* begin Supplied information *
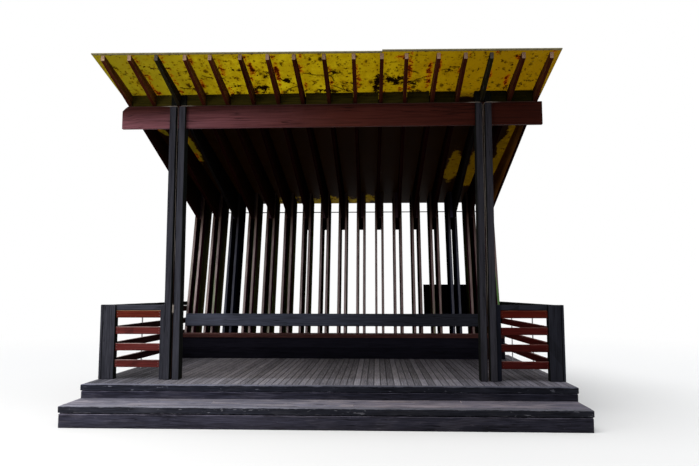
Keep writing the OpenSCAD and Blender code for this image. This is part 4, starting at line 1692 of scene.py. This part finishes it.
* end Supplied information *
* begin Supplied information *
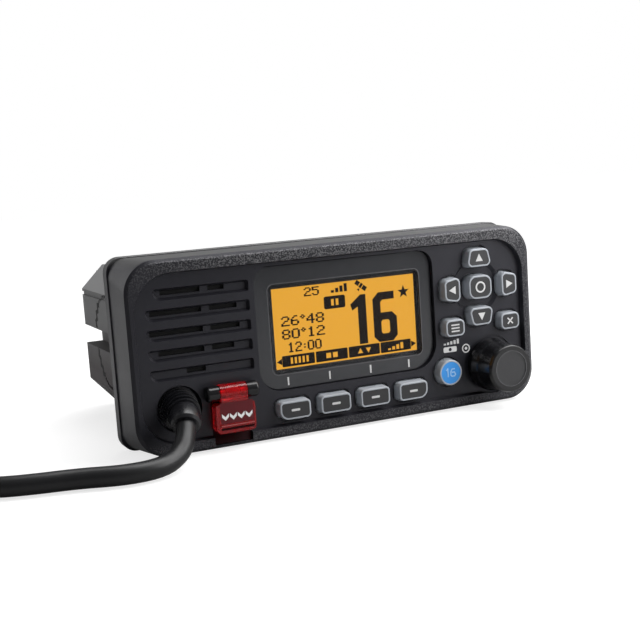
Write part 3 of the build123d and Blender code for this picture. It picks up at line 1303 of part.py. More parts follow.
* end Supplied information *
* begin Supplied information *
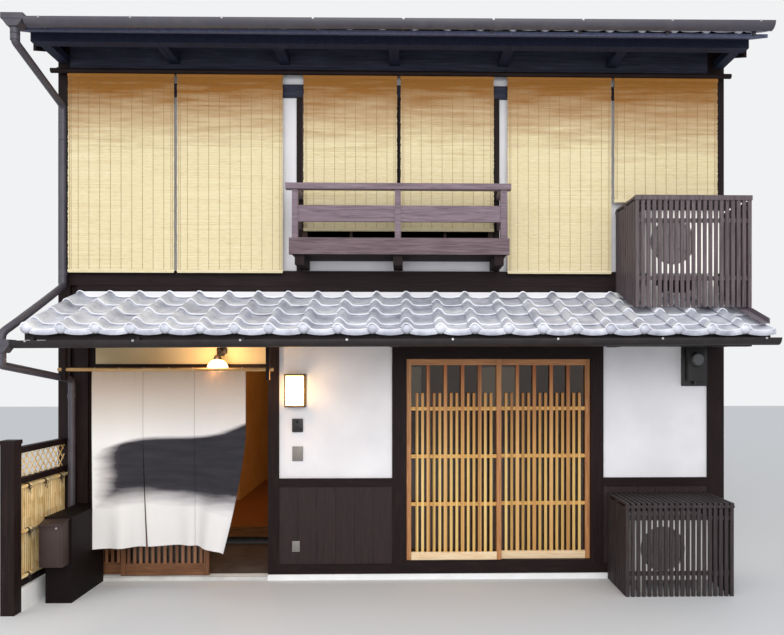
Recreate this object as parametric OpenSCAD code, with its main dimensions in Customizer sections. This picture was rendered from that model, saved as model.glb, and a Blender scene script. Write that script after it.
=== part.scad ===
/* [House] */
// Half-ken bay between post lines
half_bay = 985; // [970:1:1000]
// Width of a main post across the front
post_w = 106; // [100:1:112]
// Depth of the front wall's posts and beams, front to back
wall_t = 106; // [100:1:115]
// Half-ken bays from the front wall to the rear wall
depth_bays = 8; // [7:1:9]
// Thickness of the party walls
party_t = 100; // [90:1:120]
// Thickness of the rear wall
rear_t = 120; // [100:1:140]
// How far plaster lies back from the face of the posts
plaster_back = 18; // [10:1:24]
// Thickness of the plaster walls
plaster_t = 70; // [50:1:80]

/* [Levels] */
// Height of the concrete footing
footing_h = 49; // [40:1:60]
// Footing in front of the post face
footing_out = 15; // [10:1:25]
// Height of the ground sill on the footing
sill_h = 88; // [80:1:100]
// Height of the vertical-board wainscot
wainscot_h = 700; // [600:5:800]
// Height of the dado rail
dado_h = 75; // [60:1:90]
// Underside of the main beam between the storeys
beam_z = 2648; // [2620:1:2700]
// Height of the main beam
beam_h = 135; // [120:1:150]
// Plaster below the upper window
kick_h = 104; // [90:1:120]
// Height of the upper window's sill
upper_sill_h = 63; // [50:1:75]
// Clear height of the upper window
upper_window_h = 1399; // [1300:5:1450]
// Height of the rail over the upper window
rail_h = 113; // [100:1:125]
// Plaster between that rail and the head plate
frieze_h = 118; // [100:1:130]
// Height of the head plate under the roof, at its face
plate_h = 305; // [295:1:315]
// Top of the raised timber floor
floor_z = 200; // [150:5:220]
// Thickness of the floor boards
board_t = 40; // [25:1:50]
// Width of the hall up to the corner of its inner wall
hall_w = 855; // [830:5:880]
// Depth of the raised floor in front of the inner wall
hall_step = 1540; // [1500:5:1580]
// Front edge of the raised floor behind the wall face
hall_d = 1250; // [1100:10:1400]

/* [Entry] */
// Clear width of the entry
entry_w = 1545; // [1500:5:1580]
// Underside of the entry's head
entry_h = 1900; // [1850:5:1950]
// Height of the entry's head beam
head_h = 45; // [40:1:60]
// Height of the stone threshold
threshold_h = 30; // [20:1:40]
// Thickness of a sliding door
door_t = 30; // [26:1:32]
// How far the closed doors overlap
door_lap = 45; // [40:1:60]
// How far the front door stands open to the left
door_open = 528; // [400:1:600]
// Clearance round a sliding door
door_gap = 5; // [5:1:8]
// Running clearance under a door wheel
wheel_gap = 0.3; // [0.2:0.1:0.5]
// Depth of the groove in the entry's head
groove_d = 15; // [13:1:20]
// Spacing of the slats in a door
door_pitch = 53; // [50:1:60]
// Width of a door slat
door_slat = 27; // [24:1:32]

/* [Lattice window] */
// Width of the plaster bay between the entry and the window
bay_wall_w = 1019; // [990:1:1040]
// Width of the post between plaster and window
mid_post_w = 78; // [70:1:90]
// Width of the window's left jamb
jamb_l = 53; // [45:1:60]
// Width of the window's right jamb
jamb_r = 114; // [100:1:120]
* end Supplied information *
Job
Set down, exactly and alone, the run of lines from the line that has "Recreate this object" to the line that has "plaster_t = 70; // [50:1:80]".

Solution below
Recreate this object as parametric OpenSCAD code, with its main dimensions in Customizer sections. This picture was rendered from that model, saved as model.glb, and a Blender scene script. Write that script after it.
=== part.scad ===
/* [House] */
// Half-ken bay between post lines
half_bay = 985; // [970:1:1000]
// Width of a main post across the front
post_w = 106; // [100:1:112]
// Depth of the front wall's posts and beams, front to back
wall_t = 106; // [100:1:115]
// Half-ken bays from the front wall to the rear wall
depth_bays = 8; // [7:1:9]
// Thickness of the party walls
party_t = 100; // [90:1:120]
// Thickness of the rear wall
rear_t = 120; // [100:1:140]
// How far plaster lies back from the face of the posts
plaster_back = 18; // [10:1:24]
// Thickness of the plaster walls
plaster_t = 70; // [50:1:80]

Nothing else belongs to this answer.